Valencia is the capital of the region of the same name on the east coast of central Spain. It's the country's third biggest city and although it boasts many great historic, cultural and modern visitor attractions this is one of the least tourist orientated cities to be found in the whole of the Iberian Peninsula. The outskirts consist of an unimpressive collection of modern, sprawling and industrialised areas but the historic heart of Valencia is very beautiful and still very Spanish, almost untouched by mass tourism. This is the home of paella, one of the most spectacular fiestas in Spain and (reputedly) the Holy Grail from which Jesus drank at the Last Supper.

The city's international airport, about 20 minutes drive north of the centre, has regular schedule flights from the major European capitals. The package holiday masses fly into Alicante's El Altet airport, 200 kilometres down the coast, for holidays on Spain's beautiful Costa Blanca (the white coast) south of Valencia. Even if you're heading for a traditional sun and sea holiday on the Costa, take at least one day out from the beach to explore the many delights of this fascinating city. It's awash with museums and art galleries, boasts some wonderful clothes and ceramics shops and is now home to the futuristic Arts and Science Centre which is fast becoming one of Spain's top visitor attractions. Official tourist site for Valencia (see top left button for English).

The state of the art centre was conceived as one of Europe's most imaginative Millennium projects and consists of four main buildings occupying 90 acres of land next to the dry bed of the River Turia. Together the buildings look like something out of a James Bond movie set. There's a wonderful inter active science museum, the "Hemisferic" planetarium where you can make a virtual trip through space, an oceanarium consisting of an underwater city which recreates the habitats of all the world's oceans and the Palace of Arts, equipped with all the latest technology to support performances of theatre, opera and music.

A rather more ancient attraction is the sacred chalice, reputed to be the Holy Grail, housed in the Sala Capitular of the city's beautiful Gothic cathedral. The relic, said to have held the blood of Jesus Christ, is Christianity's most holy prize. Its authenticity is, unsurprisingly, a matter of hot dispute.

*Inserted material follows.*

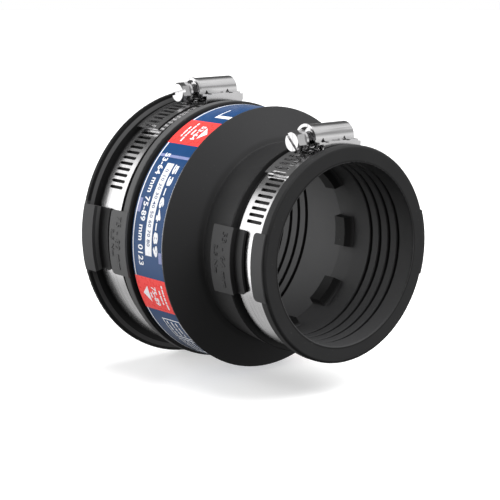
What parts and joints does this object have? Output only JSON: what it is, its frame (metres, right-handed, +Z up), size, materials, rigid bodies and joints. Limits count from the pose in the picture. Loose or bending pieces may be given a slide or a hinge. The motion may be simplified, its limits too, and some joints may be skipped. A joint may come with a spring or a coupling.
{
  "type": "pipe coupling",
  "caption": "Stepped flexible rubber pipe coupling that joins a wide pipe to a narrower one, with a worm-drive band clamp on each end.",
  "frame": {"origin": "on the pipe axis, in the plane where the small pipe meets its stops", "axes": "+X along the pipe axis towards the small end, +Z up with both clamp housings on top"},
  "size_m": [0.0929, 0.1066, 0.1123],
  "materials": {
    "rubber_black": "satin moulded",
    "label_print": "gloss printed film",
    "strip_steel": "bright rolled stainless strip",
    "housing_steel": "bright pressed stainless",
    "screw_steel": "bright turned stainless"
  },
  "bodies": {
    "sleeve": {"rubber_sleeve": "rubber_black", "printed_label": "label_print"},
    "large_clamp": {"large_band_strip": "strip_steel", "large_housing_saddle": "housing_steel", "large_housing_cover": "housing_steel"},
    "large_tail": {"large_band_tail": "strip_steel"},
    "large_screw": {"large_worm_screw": "screw_steel"},
    "small_clamp": {"small_band_strip": "strip_steel", "small_housing_saddle": "housing_steel", "small_housing_cover": "housing_steel"},
    "small_tail": {"small_band_tail": "strip_steel"},
    "small_screw": {"small_worm_screw": "screw_steel"}
  },
  "joints": [
    {"name": "large_clamp_turn", "type": "hinge", "parent": "sleeve", "child": "large_clamp", "pos_m": [-0.0495, 0, 0], "axis": [1, 0, 0], "range_deg": [-30, 30]},
    {"name": "large_screw_turn", "type": "hinge", "parent": "large_clamp", "child": "large_screw", "pos_m": [-0.0495, 0.0015, 0.05365], "axis": [0, 1, 0], "range_deg": [-360, 720]},
    {"name": "large_tail_travel", "type": "hinge", "parent": "large_clamp", "child": "large_tail", "pos_m": [-0.0495, 0, 0], "axis": [1, 0, 0], "range_deg": [-2.86, 5.71]},
    {"name": "small_clamp_turn", "type": "hinge", "parent": "sleeve", "child": "small_clamp", "pos_m": [0.02, 0, 0], "axis": [1, 0, 0], "range_deg": [-25, 25]},
    {"name": "small_screw_turn", "type": "hinge", "parent": "small_clamp", "child": "small_screw", "pos_m": [0.02, -0.0008, 0.04195], "axis": [0, 0.9997, 0.0262], "range_deg": [-360, 720]},
    {"name": "small_tail_travel", "type": "hinge", "parent": "small_clamp", "child": "small_tail", "pos_m": [0.02, 0, 0], "axis": [1, 0, 0], "range_deg": [-3.73, 7.45]}
  ],
  "couplings": [
    {"joint": "large_tail_travel", "follows": "large_screw_turn", "ratio": 0.007926},
    {"joint": "small_tail_travel", "follows": "small_screw_turn", "ratio": 0.010335}
  ]
}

The ancient and modern are combined in Valencia's annual "Fallas" celebration when the city becomes a spectacular ball of flame as hundreds of papier mache figures are set on fire to commemorate the feast of San Jose on March 19th. It's one of Europe's biggest and most extraordinary festivals.noisy, exuberant and at times downright dangerous!

In 1961, Hollywood heart throbs Charlton Heston and Sophia Loren put Valencia firmly on the world map with the lavish epic movie El Cid which told the story of how Spain's greatest ever warrior recaptured the city from the Moorish invaders in the 11th century.